Quant à la classification des faits sociaux, qui nous est proposée, elle pèche par excès de simplisme. Là encore il nous semble que M. de Greef s'est posé une question prématurée. Ce n'est ni d'après un principe abstrait, ni d'après quelques documents heureusement choisis qu'on peut déterminer les rapports d'interdépendance qui unissent des phénomènes aussi complexes, mais à la suite d'observations minutieuses et accumulées. Aussi rien n'est plus contestable que la place prépondérante accordée par l'auteur aux faits économiques. Il n'est pas exact de dire que l'objet essentiel de la vie sociale soit "la recherche en commun de la subsistance" (p. 172). Les phénomènes de sympathie ne sont pas postérieurs au besoin de se nourrir et ne sont pas moins forts. Au reste l'auteur reconnaît lui-même dans "le couple androgyne" dans la famille, le type primitif de la société. Or il est évident que le besoin économique n'est pas le ciment de la société domestique si rudimentaire soit-elle. Combien il est peu vraisemblable d'ailleurs que tous ces faits se soient développés suivant une série linéaire!
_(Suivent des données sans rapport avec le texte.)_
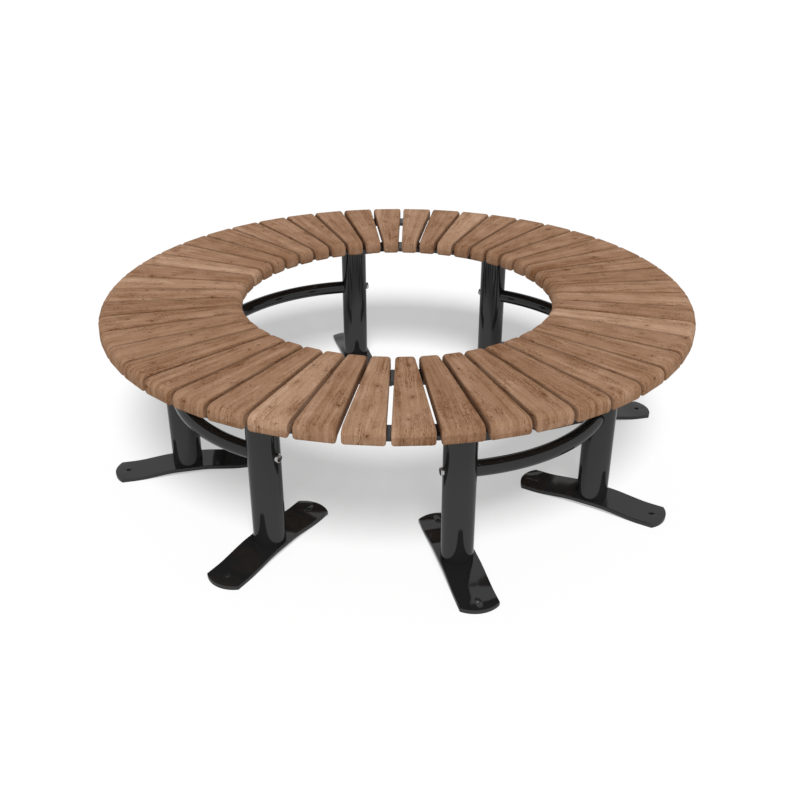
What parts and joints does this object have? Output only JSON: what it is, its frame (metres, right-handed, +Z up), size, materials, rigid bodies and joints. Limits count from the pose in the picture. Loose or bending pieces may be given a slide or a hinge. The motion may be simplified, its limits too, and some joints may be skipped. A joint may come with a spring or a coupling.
{
  "type": "tree bench",
  "caption": "Round bench that encircles a tree trunk: radial hardwood slats on ring rails, carried by round steel posts with braces and cranked foot plates.",
  "frame": {"origin": "on the ground, on the axis of the ring, under the centre of the hole for the tree", "axes": "+Z up; the four quarters of the bench meet on the X and Y axes, and the posts stand 22.5 degrees either side of them"},
  "size_m": [1.4986, 1.4986, 0.45],
  "materials": {
    "timber": "oiled brown hardwood, planed, rounded edges",
    "painted_steel": "gloss black coating",
    "stainless": "plain stainless"
  },
  "bodies": {
    "root": {"brace_screws": "stainless", "brace_tube_1": "painted_steel", "brace_tube_2": "painted_steel", "brace_tube_3": "painted_steel", "brace_tube_4": "painted_steel", "foot_plates": "painted_steel", "inner_rails": "painted_steel", "outer_rails": "painted_steel", "posts": "painted_steel", "slats_01": "timber", "slats_02": "timber", "slats_03": "timber", "slats_04": "timber", "slats_05": "timber", "slats_06": "timber", "slats_07": "timber", "slats_08": "timber", "slats_09": "timber", "slats_10": "timber", "slats_11": "timber", "slats_12": "timber", "slats_13": "timber", "slats_14": "timber", "slats_15": "timber", "slats_16": "timber", "splice_plate_1": "painted_steel", "splice_plate_2": "painted_steel", "splice_plate_3": "painted_steel", "splice_plate_4": "painted_steel", "support_arm_1": "painted_steel", "support_arm_2": "painted_steel", "support_arm_3": "painted_steel", "support_arm_4": "painted_steel", "support_arm_5": "painted_steel", "support_arm_6": "painted_steel", "support_arm_7": "painted_steel", "support_arm_8": "painted_steel"}
  },
  "joints": []
}
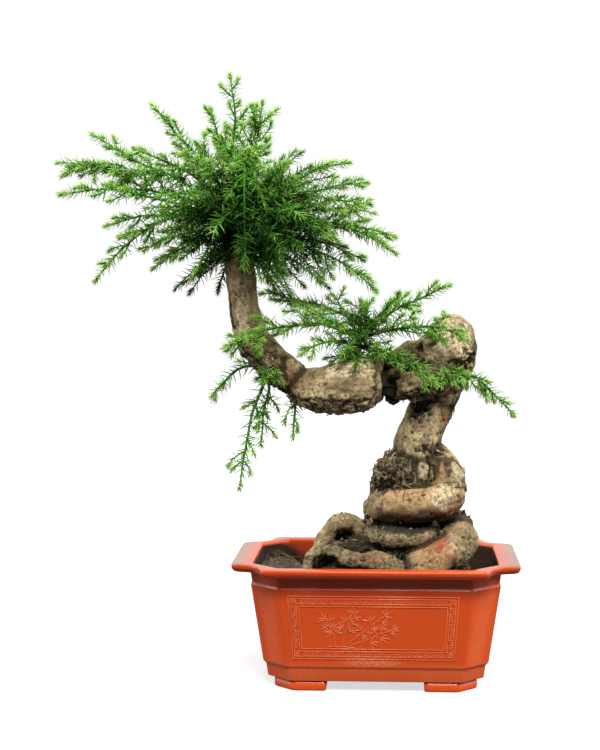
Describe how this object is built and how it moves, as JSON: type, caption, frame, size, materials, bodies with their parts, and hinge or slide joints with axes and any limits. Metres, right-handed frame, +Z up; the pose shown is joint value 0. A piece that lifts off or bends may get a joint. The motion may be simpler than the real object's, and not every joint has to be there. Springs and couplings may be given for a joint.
{
  "type": "norfolk island pine bonsai",
  "caption": "Potted bonsai: a contorted trunk rising from coiled roots through a knot and a loop, with needle sprays at its top and on its bends, in a notched rectangular pot.",
  "frame": {"origin": "under the middle of the whole plant, on the surface that the pot's feet stand on", "axes": "+Z up, the pot's long side along X with its front towards -Y, the crown of foliage towards -X"},
  "size_m": [0.4158, 0.2243, 0.5437],
  "materials": {
    "pot": "moulded orange-red plastic, satin gloss, chalky wear on the raised lines and ledges",
    "bark": "rough grey-tan bark, smooth reddish patches, small pits and flaky dark undersides",
    "soil": "matte crumbly potting soil with bits of moss and dry grass",
    "foliage": "waxy green needles, bright yellow-green at the shoot tips, deep green inside"
  },
  "bodies": {
    "root": {"pot": "pot", "trunk": "bark", "soil": "soil", "crown_spray_01": "foliage", "crown_spray_02": "foliage", "crown_spray_03": "foliage", "crown_spray_04": "foliage", "crown_spray_05": "foliage", "crown_spray_06": "foliage", "crown_spray_07": "foliage", "crown_spray_08": "foliage", "crown_spray_09": "foliage", "crown_spray_10": "foliage", "crown_spray_11": "foliage", "crown_spray_12": "foliage", "crown_spray_13": "foliage", "crown_spray_14": "foliage", "crown_spray_15": "foliage", "crown_spray_16": "foliage", "crown_spray_17": "foliage", "crown_spray_18": "foliage", "crown_spray_19": "foliage", "crown_spray_20": "foliage", "crown_spray_21": "foliage", "crown_spray_22": "foliage", "crown_spray_23": "foliage", "crown_spray_24": "foliage", "crown_spray_25": "foliage", "crown_spray_26": "foliage", "crown_spray_27": "foliage", "crown_spray_28": "foliage", "crown_spray_29": "foliage", "crown_spray_30": "foliage", "crown_spray_31": "foliage", "crown_spray_32": "foliage", "crown_spray_33": "foliage", "loop_spray_34": "foliage", "loop_spray_35": "foliage", "loop_spray_36": "foliage", "loop_spray_37": "foliage", "loop_spray_38": "foliage", "loop_spray_39": "foliage", "loop_spray_40": "foliage", "loop_spray_41": "foliage", "elbow_spray_42": "foliage", "elbow_spray_43": "foliage", "bend_spray_44": "foliage", "bend_spray_45": "foliage", "bend_spray_46": "foliage", "belly_spray_47": "foliage"}
  },
  "joints": []
}
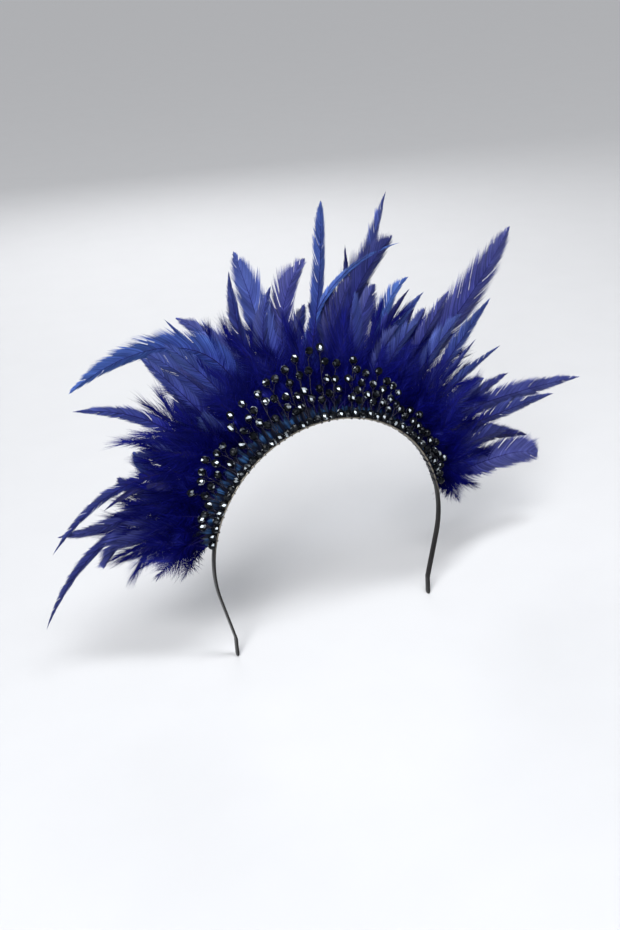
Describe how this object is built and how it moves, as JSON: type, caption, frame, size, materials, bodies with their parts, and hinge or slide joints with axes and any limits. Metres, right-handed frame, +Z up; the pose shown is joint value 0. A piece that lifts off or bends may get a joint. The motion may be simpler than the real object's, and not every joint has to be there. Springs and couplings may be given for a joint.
{
  "type": "bridal crown",
  "caption": "Headband crown for a bride or the stage: faceted crystal beads on wire sprays before a fan of royal blue cock feathers.",
  "frame": {"origin": "middle of the band's inner face at the top of its arch, where the crown sits on the head", "axes": "+Z up out of the head, -Y towards the front where the beads show, +X along the widest extent to the right as seen from the front"},
  "size_m": [0.3532, 0.0381, 0.2343],
  "materials": {
    "steel": "dark gunmetal spring steel",
    "crystal": "faceted crystal with a dark hematite coating, on dark wire",
    "satin": "steel blue satin",
    "feather": "dyed royal blue cock hackles with downy bases"
  },
  "bodies": {
    "root": {"headband": "steel", "bead_row": "crystal", "bead_sprays_left": "crystal", "bead_sprays_right": "crystal", "satin_tape": "satin", "feather_fan": "feather"}
  },
  "joints": []
}
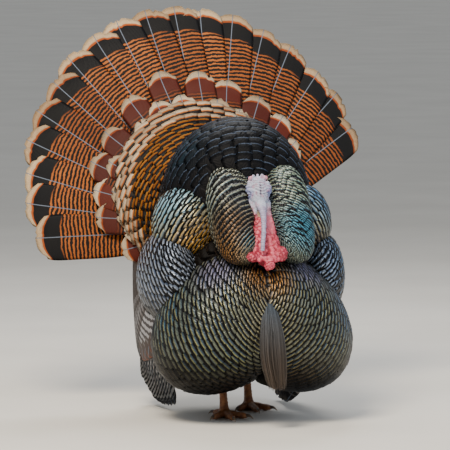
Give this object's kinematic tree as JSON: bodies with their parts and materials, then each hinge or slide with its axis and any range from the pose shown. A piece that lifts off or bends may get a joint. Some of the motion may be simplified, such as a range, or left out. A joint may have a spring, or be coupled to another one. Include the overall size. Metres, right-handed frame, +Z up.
{
  "type": "wild turkey",
  "caption": "Life-size wild turkey tom in full strut, tail fanned, wings drooped, standing, as a still museum model.",
  "frame": {"origin": "on the floor, under the centre of the bird's box", "axes": "+Z up, the bird faces -Y, its right side is towards -X"},
  "size_m": [0.6597, 0.5788, 0.7577],
  "materials": {
    "iridescent_feathers": "bronze, green and blue-grey sheen with black edges",
    "mantle_feathers": "near black with a thin grey-blue edge",
    "body_feathers": "dark brown with black bands",
    "tail_feathers": "rufous with fine black bars, a black band and a buff tip",
    "tail_covert_feathers": "chestnut with buff tips",
    "secondary_feathers": "grey-brown, mottled",
    "primary_feathers": "slate, barred with white",
    "bare_skin": "wrinkled pale blue-white skin",
    "red_skin": "beaded coral-red skin, slightly moist",
    "horn": "satin horn",
    "claw": "dark satin horn",
    "eye": "wet gloss",
    "beard_bristle": "coarse dark bristle",
    "leg_scales": "scaled skin"
  },
  "bodies": {
    "root": {"eye_left": "eye", "eye_right": "eye", "snood": "bare_skin", "head": "bare_skin", "bill_upper": "horn", "bill_lower": "horn", "caruncle_right": "red_skin", "caruncle_left": "red_skin", "caruncle_bottom": "red_skin", "throat": "red_skin", "neck": "bare_skin", "mantle": "mantle_feathers", "trunk": "body_feathers", "breast_left": "iridescent_feathers", "ruff_left": "iridescent_feathers", "shoulder_left": "iridescent_feathers", "wing_coverts_left": "iridescent_feathers", "secondaries_left": "secondary_feathers", "primaries_left": "primary_feathers", "breast_right": "iridescent_feathers", "ruff_right": "iridescent_feathers", "shoulder_right": "iridescent_feathers", "wing_coverts_right": "iridescent_feathers", "secondaries_right": "secondary_feathers", "primaries_right": "primary_feathers", "beard": "beard_bristle", "tail_coverts": "tail_covert_feathers", "tail_fan": "tail_feathers", "undertail_coverts": "body_feathers", "thigh_left": "body_feathers", "foot_left": "leg_scales", "shank_left": "leg_scales", "spur_left": "claw", "claw_middle_left": "claw", "claw_outer_left": "claw", "claw_inner_left": "claw", "claw_hind_left": "claw", "thigh_right": "body_feathers", "foot_right": "leg_scales", "shank_right": "leg_scales", "spur_right": "claw", "claw_middle_right": "claw", "claw_outer_right": "claw", "claw_inner_right": "claw", "claw_hind_right": "claw"}
  },
  "joints": []
}
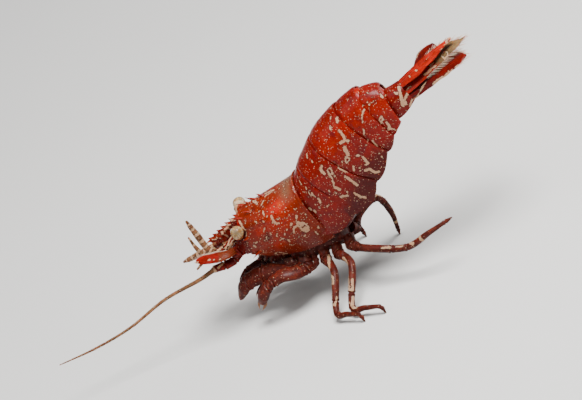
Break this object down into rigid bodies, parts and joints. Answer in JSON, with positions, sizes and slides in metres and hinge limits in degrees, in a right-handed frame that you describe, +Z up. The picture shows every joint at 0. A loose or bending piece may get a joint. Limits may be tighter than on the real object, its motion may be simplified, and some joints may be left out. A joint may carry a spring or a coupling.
{
  "type": "blade shrimp model",
  "caption": "Small red blade shrimp standing on its walking legs, with a toothed blade on its head, stalked eyes, long feelers and a raised, bent abdomen with a spread tail fan.",
  "frame": {"origin": "on the floor, below the middle of the bounding box", "axes": "-X towards the head, -Y the animal's left side, +Z up"},
  "size_m": [0.048, 0.0172, 0.0199],
  "materials": {
    "shell": "glossy, wet",
    "limbs": "satin, translucent",
    "tail_fan": "glossy",
    "eyes": "glossy",
    "feelers": "satin, translucent"
  },
  "bodies": {
    "root": {"abdomen_1": "shell", "abdomen_2": "shell", "abdomen_3": "shell", "abdomen_4": "shell", "abdomen_5": "shell", "abdomen_6": "shell", "antenna_flagellum_left": "feelers", "antenna_flagellum_right": "feelers", "antenna_left": "limbs", "antenna_right": "limbs", "antennal_scale_left": "tail_fan", "antennal_scale_right": "tail_fan", "antennule_left": "limbs", "antennule_right": "limbs", "carapace": "shell", "cheliped_left": "limbs", "cheliped_right": "limbs", "eye_left": "eyes", "eye_right": "eyes", "eyestalk_left": "shell", "eyestalk_right": "shell", "face": "shell", "leg_2_left": "limbs", "leg_2_right": "limbs", "leg_3_left": "limbs", "leg_3_right": "limbs", "leg_4_left": "limbs", "leg_4_right": "limbs", "leg_5_left": "limbs", "leg_5_right": "limbs", "maxilliped_left": "limbs", "maxilliped_right": "limbs", "mouthparts": "limbs", "pleopod_1_left": "limbs", "pleopod_1_right": "limbs", "pleopod_2_left": "limbs", "pleopod_2_right": "limbs", "pleopod_3_left": "limbs", "pleopod_3_right": "limbs", "pleopod_4_left": "limbs", "pleopod_4_right": "limbs", "pleopod_5_left": "limbs", "pleopod_5_right": "limbs", "sternum": "limbs", "telson": "tail_fan", "uropod_left_inner": "tail_fan", "uropod_left_outer": "tail_fan", "uropod_right_inner": "tail_fan", "uropod_right_outer": "tail_fan"}
  },
  "joints": []
}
Tout au contraire l'histoire nous apprend qu'ils se pénètrent mutuellement, sont sans cesse enchevêtrés les uns dans les autres, à tel point qu'il est malaisé de les distinguer, à plus forte raison de les classer. Les formes rectilignes ne se rencontrent guère dans la nature.

Mais il ne faut pas oublier que le livre de M. De Greef n'est qu'une Introduction à la Sociologie. Il aura sans doute dans la suite de son ouvrage l'occasion d'éclaircir quelques-uns des points restés obscurs. Toujours est-il que cette première partie laisse au lecteur le désir de voir bientôt paraître le reste.